Cette internationalisation des luttes pourrait-elle être une réaction à l’influence grandissante de la tech dans le monde ? Genre, un simple schéma action-réaction ?
Les fragments que j’ai compilé pendant plusieurs années en prévision de l’écriture du roman m’ont permis de découvrir qu’il y avait une grande tradition de combat contre la technologie un peu partout dans le monde. Le Mexique a les anarcho-primitivistes d’Individualistas Tendiendo a lo Salvaje. La France a le groupe Pièces et main d’œuvre, qui se bat contre le transhumanisme et les compteurs Linky, notamment. Il y a aussi ces gens qui pètent les plombs et s’attaquent à des antennes 5G. Ce ne sont pas des groupes néo-luddites mais ce sont clairement des actions néo-luddites… Je ne sais pas si tout ça représente une menace. Mais en tout cas, c’est un peu partout, ce ras-le-bol est mondial.

Et toi ? Tu étais irrité contre la technologie quand tu as eu l’idée du livre ?

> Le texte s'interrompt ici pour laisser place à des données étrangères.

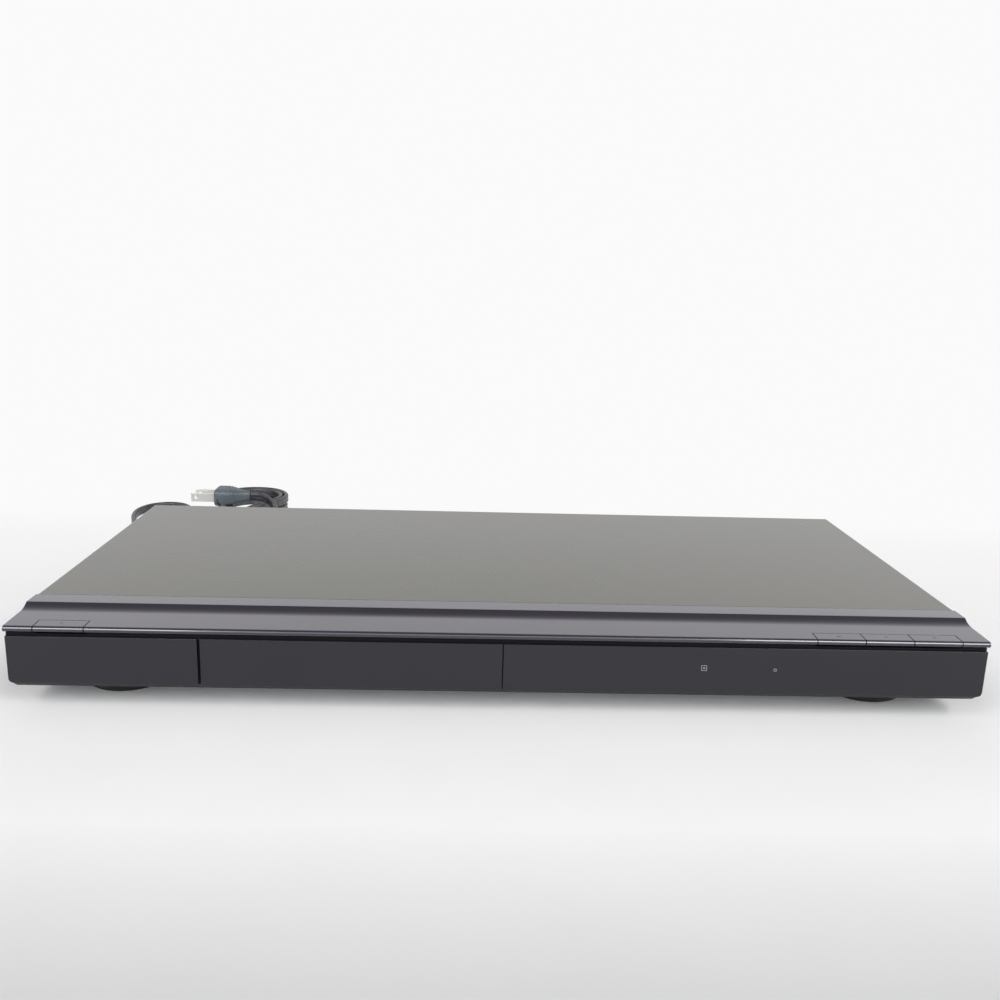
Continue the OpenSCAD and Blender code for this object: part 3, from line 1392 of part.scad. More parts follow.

Oui, bien sûr. C’est un truc qui nous titille, on a tous des éruptions. On partage des articles, des documentaires, chaque fois qu’on découvre qu’on s’est pris une banane par Google, Facebook, que le gouvernement passe par ces boîtes privées pour nous espionner… On a un nouveau motif de pétage de câble quasiment tous les jours.

Si j’étais cohérent, je me passerais de mon smartphone et j’arrêterais les réseaux sociaux. Et pourtant, j’ai un compte Gmail, je suis sur Facebook… J’ai besoin de tout ça pour la promotion de mon livre. Je suis tiraillé entre un niveau d’intentions un peu pur et l’environnement dans lequel je vis, qui me contamine. Même si je critique le système, j’ai un peu envie d’être dedans parce que bon, je me suis fait chier pendant quatre ans à écrire ce livre ! J’aimerais bien qu’il marche. Donc je m’expose. On s’expose tous. C’est le syndrome de Palo Alto, on est des otages consentants des GAFAM.